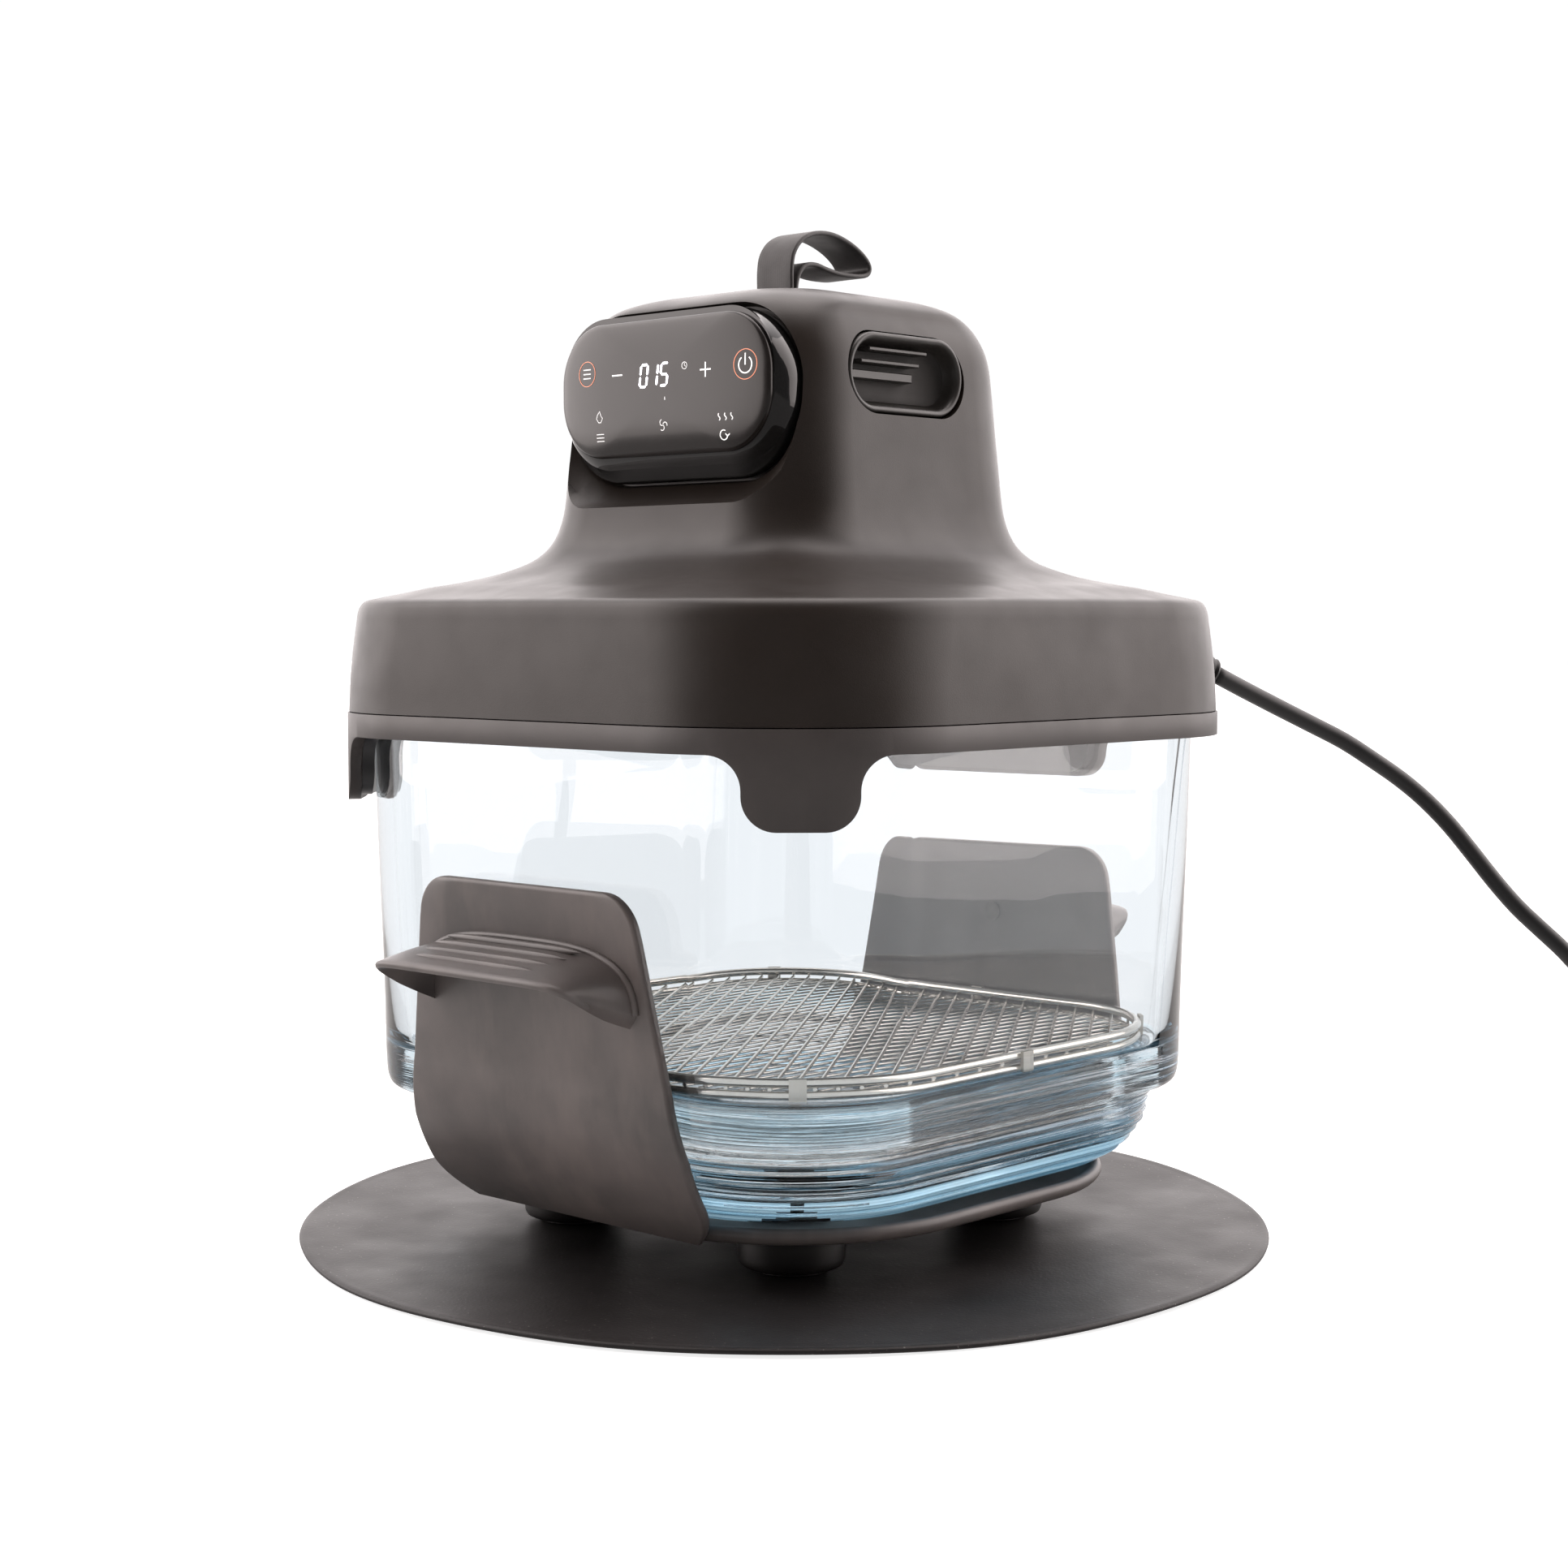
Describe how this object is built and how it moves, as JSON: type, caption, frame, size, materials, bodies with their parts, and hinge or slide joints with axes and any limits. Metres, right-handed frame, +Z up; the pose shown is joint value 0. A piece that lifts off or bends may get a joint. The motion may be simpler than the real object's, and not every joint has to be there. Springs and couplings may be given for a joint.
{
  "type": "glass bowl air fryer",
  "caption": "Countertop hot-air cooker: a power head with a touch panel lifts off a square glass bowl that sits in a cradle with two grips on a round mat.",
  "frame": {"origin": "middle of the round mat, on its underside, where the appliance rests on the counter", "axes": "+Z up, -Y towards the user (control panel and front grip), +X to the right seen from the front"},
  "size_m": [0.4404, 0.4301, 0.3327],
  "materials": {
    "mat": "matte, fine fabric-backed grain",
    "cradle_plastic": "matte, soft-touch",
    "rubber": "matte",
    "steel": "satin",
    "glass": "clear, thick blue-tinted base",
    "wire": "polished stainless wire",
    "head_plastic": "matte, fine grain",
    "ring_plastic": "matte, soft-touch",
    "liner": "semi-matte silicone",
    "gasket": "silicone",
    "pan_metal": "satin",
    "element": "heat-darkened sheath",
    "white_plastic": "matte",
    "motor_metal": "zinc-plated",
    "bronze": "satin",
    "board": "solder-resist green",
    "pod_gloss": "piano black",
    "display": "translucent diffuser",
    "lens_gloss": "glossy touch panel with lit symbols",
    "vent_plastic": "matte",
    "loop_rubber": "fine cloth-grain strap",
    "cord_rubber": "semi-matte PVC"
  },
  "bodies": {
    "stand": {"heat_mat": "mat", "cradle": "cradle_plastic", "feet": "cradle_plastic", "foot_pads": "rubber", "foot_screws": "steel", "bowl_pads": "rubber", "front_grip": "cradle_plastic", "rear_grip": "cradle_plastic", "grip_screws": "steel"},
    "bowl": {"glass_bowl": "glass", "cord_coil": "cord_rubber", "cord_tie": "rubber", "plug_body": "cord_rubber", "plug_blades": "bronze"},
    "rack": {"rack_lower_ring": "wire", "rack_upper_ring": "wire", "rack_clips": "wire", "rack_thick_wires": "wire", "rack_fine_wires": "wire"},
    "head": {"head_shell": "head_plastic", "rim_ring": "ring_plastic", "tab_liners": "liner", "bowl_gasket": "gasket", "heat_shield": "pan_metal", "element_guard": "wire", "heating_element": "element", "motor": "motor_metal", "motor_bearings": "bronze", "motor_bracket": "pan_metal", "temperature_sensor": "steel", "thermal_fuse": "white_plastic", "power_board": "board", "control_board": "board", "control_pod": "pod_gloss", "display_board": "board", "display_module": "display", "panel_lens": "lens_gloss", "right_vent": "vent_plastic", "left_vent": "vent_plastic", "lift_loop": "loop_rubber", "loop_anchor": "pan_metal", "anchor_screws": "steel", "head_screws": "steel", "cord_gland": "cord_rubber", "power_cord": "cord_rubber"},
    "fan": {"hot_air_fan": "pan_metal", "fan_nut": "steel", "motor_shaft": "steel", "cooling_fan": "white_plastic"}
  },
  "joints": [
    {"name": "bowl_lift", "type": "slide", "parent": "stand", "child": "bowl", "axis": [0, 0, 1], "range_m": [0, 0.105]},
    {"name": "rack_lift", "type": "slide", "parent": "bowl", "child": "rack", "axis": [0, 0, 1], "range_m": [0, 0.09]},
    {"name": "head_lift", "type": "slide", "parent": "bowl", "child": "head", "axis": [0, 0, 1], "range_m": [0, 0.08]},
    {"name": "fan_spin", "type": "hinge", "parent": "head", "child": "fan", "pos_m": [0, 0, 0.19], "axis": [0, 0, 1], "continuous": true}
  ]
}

WRITTEN REQUEST: All of the material must be reproduced exactly.

COMPLETE RESPONSE:
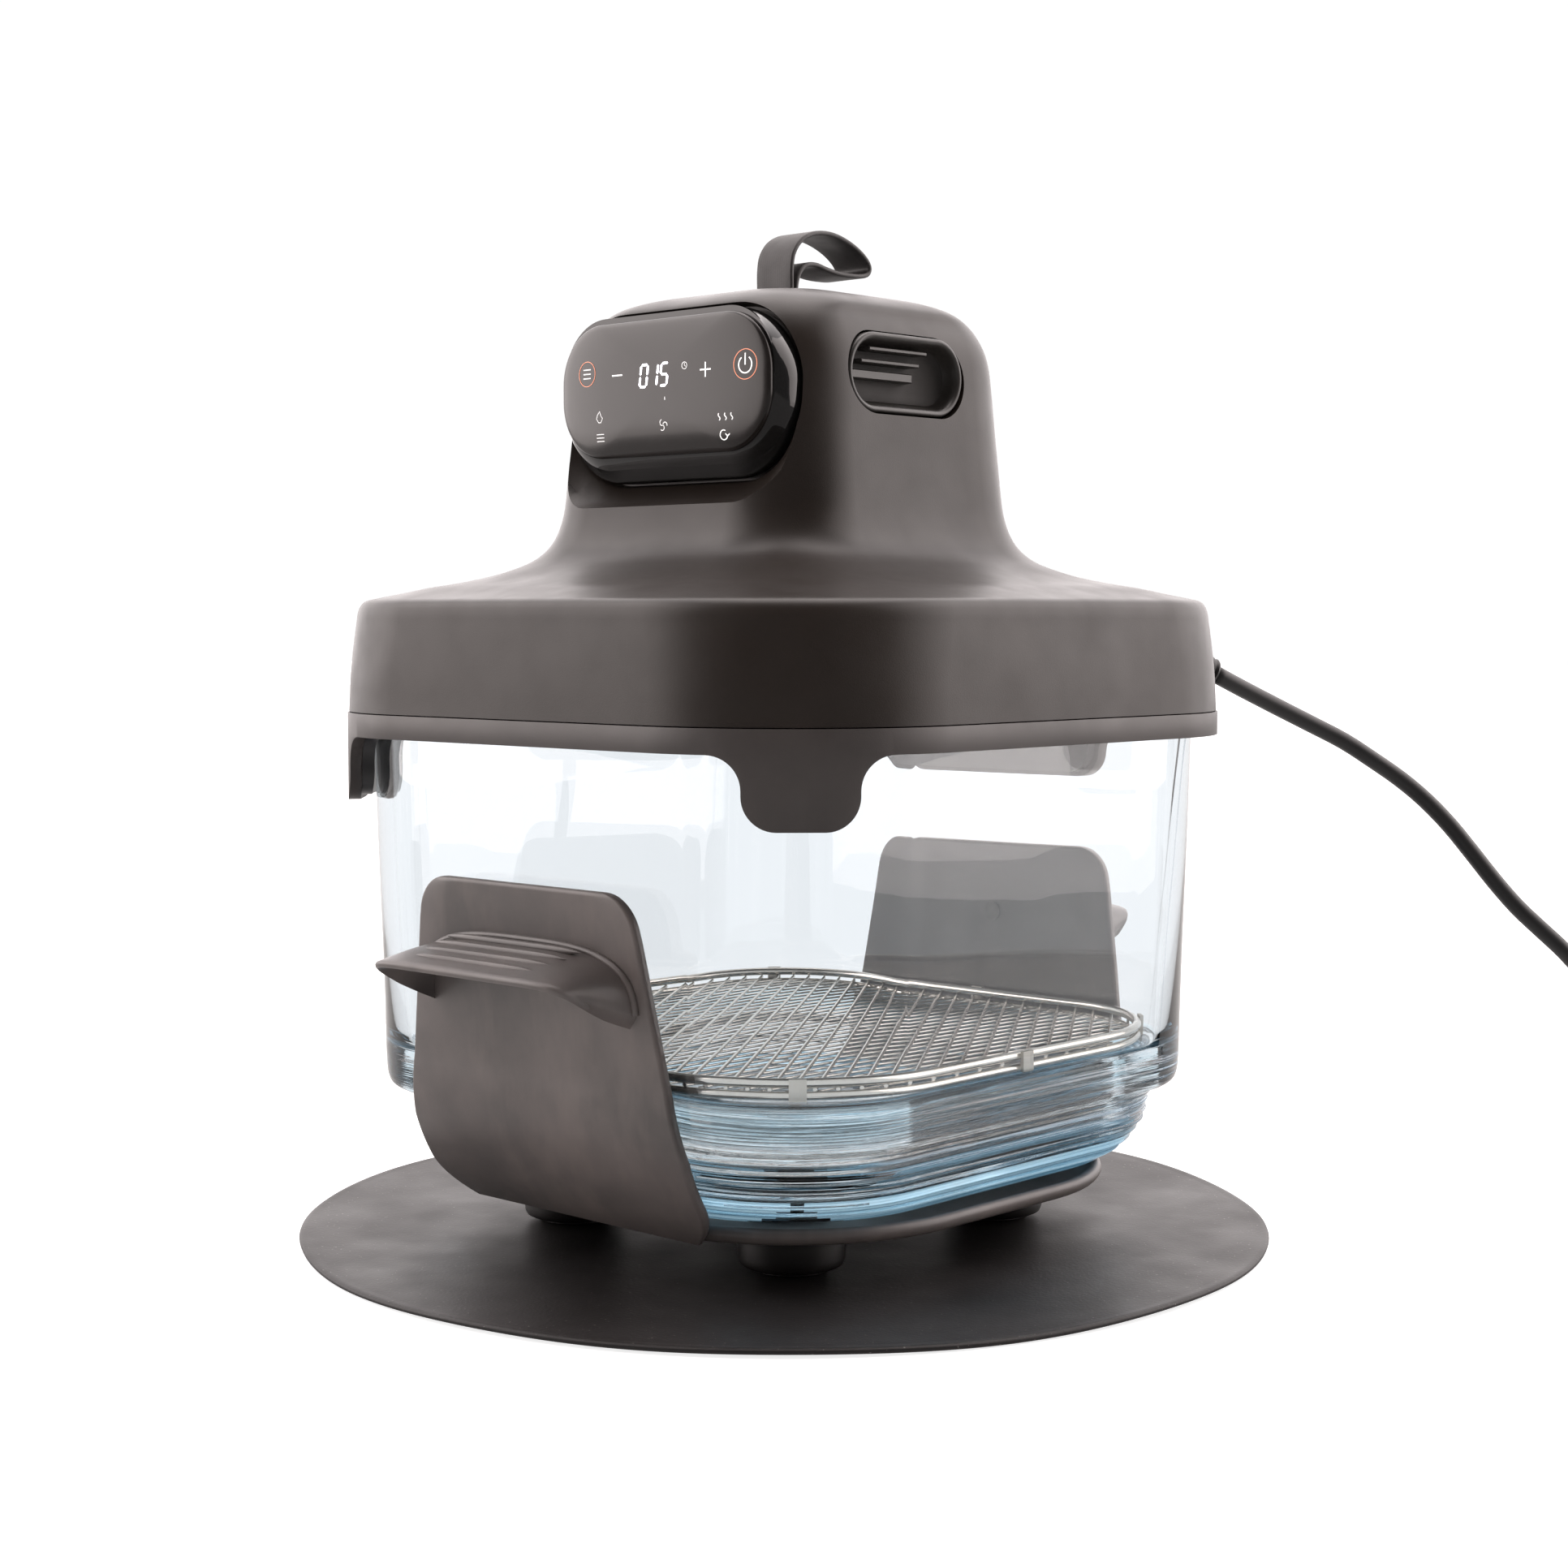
Describe how this object is built and how it moves, as JSON: type, caption, frame, size, materials, bodies with their parts, and hinge or slide joints with axes and any limits. Metres, right-handed frame, +Z up; the pose shown is joint value 0. A piece that lifts off or bends may get a joint. The motion may be simpler than the real object's, and not every joint has to be there. Springs and couplings may be given for a joint.
{
  "type": "glass bowl air fryer",
  "caption": "Countertop hot-air cooker: a power head with a touch panel lifts off a square glass bowl that sits in a cradle with two grips on a round mat.",
  "frame": {"origin": "middle of the round mat, on its underside, where the appliance rests on the counter", "axes": "+Z up, -Y towards the user (control panel and front grip), +X to the right seen from the front"},
  "size_m": [0.4404, 0.4301, 0.3327],
  "materials": {
    "mat": "matte, fine fabric-backed grain",
    "cradle_plastic": "matte, soft-touch",
    "rubber": "matte",
    "steel": "satin",
    "glass": "clear, thick blue-tinted base",
    "wire": "polished stainless wire",
    "head_plastic": "matte, fine grain",
    "ring_plastic": "matte, soft-touch",
    "liner": "semi-matte silicone",
    "gasket": "silicone",
    "pan_metal": "satin",
    "element": "heat-darkened sheath",
    "white_plastic": "matte",
    "motor_metal": "zinc-plated",
    "bronze": "satin",
    "board": "solder-resist green",
    "pod_gloss": "piano black",
    "display": "translucent diffuser",
    "lens_gloss": "glossy touch panel with lit symbols",
    "vent_plastic": "matte",
    "loop_rubber": "fine cloth-grain strap",
    "cord_rubber": "semi-matte PVC"
  },
  "bodies": {
    "stand": {"heat_mat": "mat", "cradle": "cradle_plastic", "feet": "cradle_plastic", "foot_pads": "rubber", "foot_screws": "steel", "bowl_pads": "rubber", "front_grip": "cradle_plastic", "rear_grip": "cradle_plastic", "grip_screws": "steel"},
    "bowl": {"glass_bowl": "glass", "cord_coil": "cord_rubber", "cord_tie": "rubber", "plug_body": "cord_rubber", "plug_blades": "bronze"},
    "rack": {"rack_lower_ring": "wire", "rack_upper_ring": "wire", "rack_clips": "wire", "rack_thick_wires": "wire", "rack_fine_wires": "wire"},
    "head": {"head_shell": "head_plastic", "rim_ring": "ring_plastic", "tab_liners": "liner", "bowl_gasket": "gasket", "heat_shield": "pan_metal", "element_guard": "wire", "heating_element": "element", "motor": "motor_metal", "motor_bearings": "bronze", "motor_bracket": "pan_metal", "temperature_sensor": "steel", "thermal_fuse": "white_plastic", "power_board": "board", "control_board": "board", "control_pod": "pod_gloss", "display_board": "board", "display_module": "display", "panel_lens": "lens_gloss", "right_vent": "vent_plastic", "left_vent": "vent_plastic", "lift_loop": "loop_rubber", "loop_anchor": "pan_metal", "anchor_screws": "steel", "head_screws": "steel", "cord_gland": "cord_rubber", "power_cord": "cord_rubber"},
    "fan": {"hot_air_fan": "pan_metal", "fan_nut": "steel", "motor_shaft": "steel", "cooling_fan": "white_plastic"}
  },
  "joints": [
    {"name": "bowl_lift", "type": "slide", "parent": "stand", "child": "bowl", "axis": [0, 0, 1], "range_m": [0, 0.105]},
    {"name": "rack_lift", "type": "slide", "parent": "bowl", "child": "rack", "axis": [0, 0, 1], "range_m": [0, 0.09]},
    {"name": "head_lift", "type": "slide", "parent": "bowl", "child": "head", "axis": [0, 0, 1], "range_m": [0, 0.08]},
    {"name": "fan_spin", "type": "hinge", "parent": "head", "child": "fan", "pos_m": [0, 0, 0.19], "axis": [0, 0, 1], "continuous": true}
  ]
}